Künstliches Riff im Kaarster See

Umweltschutz: Taucher des TSC hoffen, dass sich nach dem Versenken von Betonröhren das Gleichgewicht im See ein wenig stabilisiert.

Kaarst. Die Szene mutet an wie der Beginn von Wolfgang Petersens Klassiker "Das Boot": Trübgrünes Wasser, Schwebeteilchen geistern vorüber. Plötzlich ein dunkler Schatten, der immer größer wird. Doch es ist kein Boot, das die Mitglieder des Tauchsportclubs Kaarst (TSC) auf dem Grund des Sees versenkt haben, sondern ein Unterwasserriff aus Betonröhren.

"Es ist nicht nur im Interesse der Taucher, dass das biologische Gleichgewicht im See stabilisiert wird", erklärt TSC-Vorsitzender Volker Pieper. "Auch Angler und Segler profitieren, wenn das Gewässer gesund ist." Das Versenken von Betonröhren ist nur ein kleiner Beitrag, auf den die Kaarster Sporttaucher jedoch stolz sind. Umweltschutzprojekte dieser Art sind in Deutschland noch selten.

Beim Kaarster See war es für Schutzmaßnahmen tatsächlich höchste Zeit: "In den 90er Jahren war der Kaarster See für Taucher eine Perle in NRW. Die Sichtweiten unter Wasser waren hervorragend", erinnert sich Pieper. Doch vor gut zehn Jahren nahm die Wasserqualität dramatisch ab. Ab Juli und August schwammen verstärkt Algen an die Oberfläche, und der See begann zu riechen. Es drohte ein Kollaps wie beim Elfrather See in Krefeld. Pieper: "Gründe gibt es viele, doch immer ist der Mensch zentraler Verursacher." So gründete der TSC eine Aktionsgruppe Umwelt, um für Abhilfe zu sorgen.

Das Prinzip künstlicher Riffs ist schon länger bekannt. In den 60er und 70er Jahren entdeckten Fischer weltweit, dass es dort, wo Wracks lagen, einen reichen und ergiebigen Fischbestand gab. Biologen fanden schnell heraus, dass verwinkelte Gänge und Aufbauten versunkener Schiffe ideale Brutstätten für Fischlaich waren. Dies lockte auch größere Raubfische an. In Binnengewässern gilt die Ansiedlung von Muscheln als besonders wichtig. Pieper: "So genannte Dreikantmuscheln sorgen für einen höheren Sauerstoffgehalt im Wasser und filtrieren das Wasser."

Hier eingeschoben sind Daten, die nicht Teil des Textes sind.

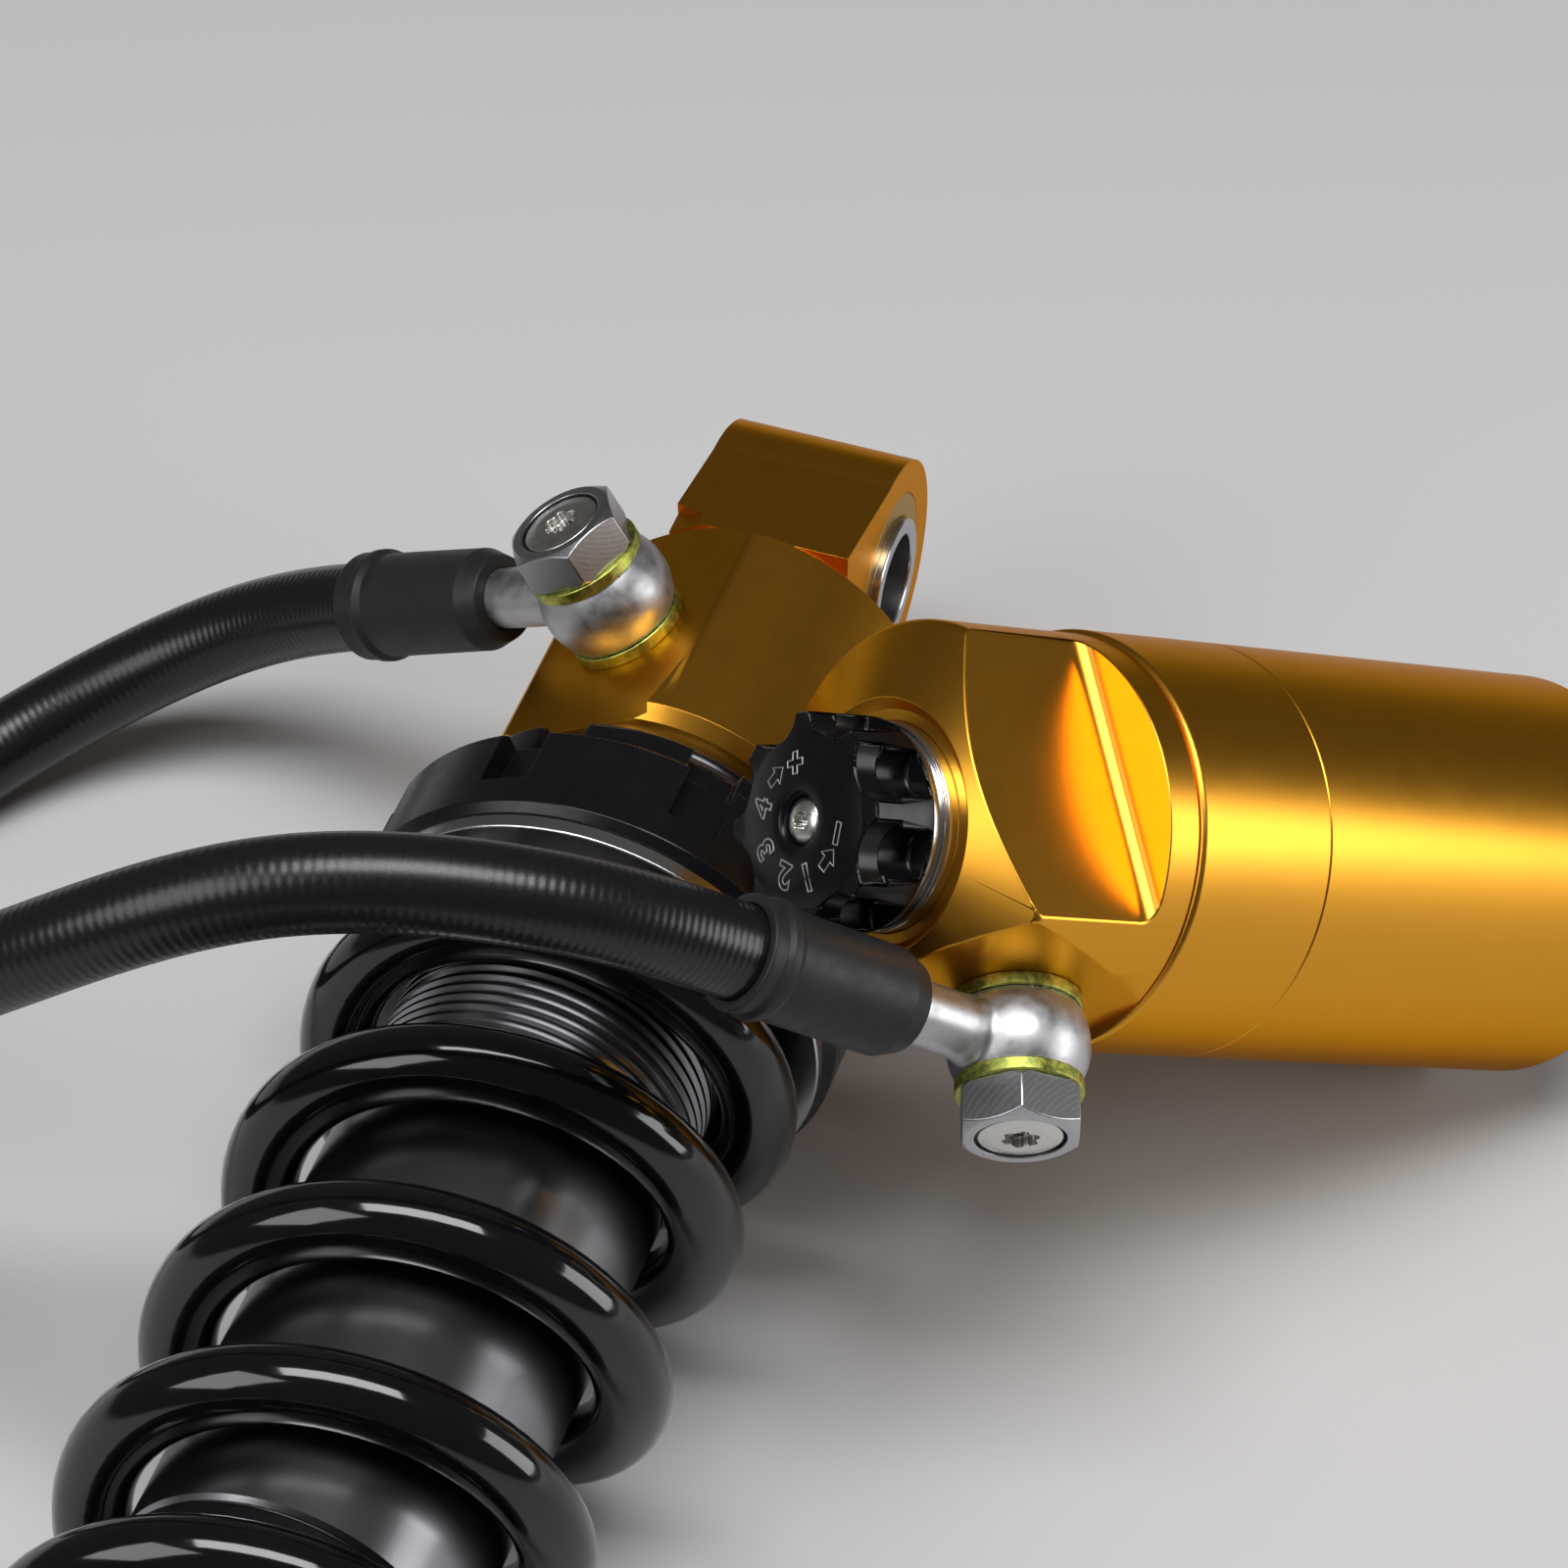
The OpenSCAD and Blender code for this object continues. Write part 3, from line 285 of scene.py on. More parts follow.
def six_lobes(radius, low, high):
    """The tools that cut a six-lobe driver socket."""
    tools = [rod_bm(radius * 0.78, low, high, 24)]
    for i in range(6):
        lobe = rod_bm(radius * 0.3, low, high, 16)
        tools.append(moved(lobe, turn("Z", 60 * i) @ Matrix.Translation((radius * 0.7, 0, 0))))
    return tools


# %% [markdown]
# ## Materials
# Each finish is a small node tree. Patterns that follow a part's axis, such as turning marks, read
# Object coordinates through a Mapping node that carries them into the part's local frame. Then a
# ring of the pattern is a ring round the part.

# %% Node helpers
def new_material(name):
    """A node material, its node tree and its shader."""
    material = bpy.data.materials.new(name)
    material.use_nodes = True
    tree = material.node_tree
    return material, tree, tree.nodes["Principled BSDF"]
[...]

Nun wurden von den Tauchern Anfang Mai mehrere Betonröhren im See versenkt und auf dem Seegrund zu einem Gebilde errichtet. Tatsächlich wurden die Röhren, die nun knapp 20 Meter von einem Anlegesteg entfernt in gut sechs Metern Tiefe liegen, schon einen Monat nach ihrer Versenkung von den Seebewohnern angenommen: Fischlaich wogt in der leichten Strömung wie ein langer, transparenter Faden umher, eine leichte Algenschicht hat die Oberflächen bedeckt.

Volker Pieper leuchtet mit einer starken Handlampe in die Röhren, doch bis ein größerer Fisch von der Zufluchtsmöglichkeit Gebrauch macht, dürfte noch Zeit vergehen. Ein weiteres künstliches Riff, das vor einem Jahr errichtet wurde, ist dagegen schon von kleinen Muschelkolonien besiedelt.

Der TSC-Vorsitzende deutet auf eine versunkene Bierflasche und schüttelt mit dem Kopf. Immer wieder gerade an schönen Sommerabenden, erklärt er später am Ufer, würden Feiernde leere Flaschen möglichst weit in den See werfen. "Unverantwortlich, so etwas. Jedes Stück Müll bedeutet einen Eingriff in das biologische Gleichgewicht des Sees." Bei der TSC würde daher beim Training im Hallenbad vor allem das Trarieren geübt, so dass die Taucher bei ihren Ausflügen in die Unterwasserwelt keinen Kontakt mit dem Seegrund haben und keine Sedimente aufwirbeln. Pieper: "Wir nehmen das Sporttauchermotto, im Wasser nichts zu hinterlassen als Luftblasen, sehr ernst."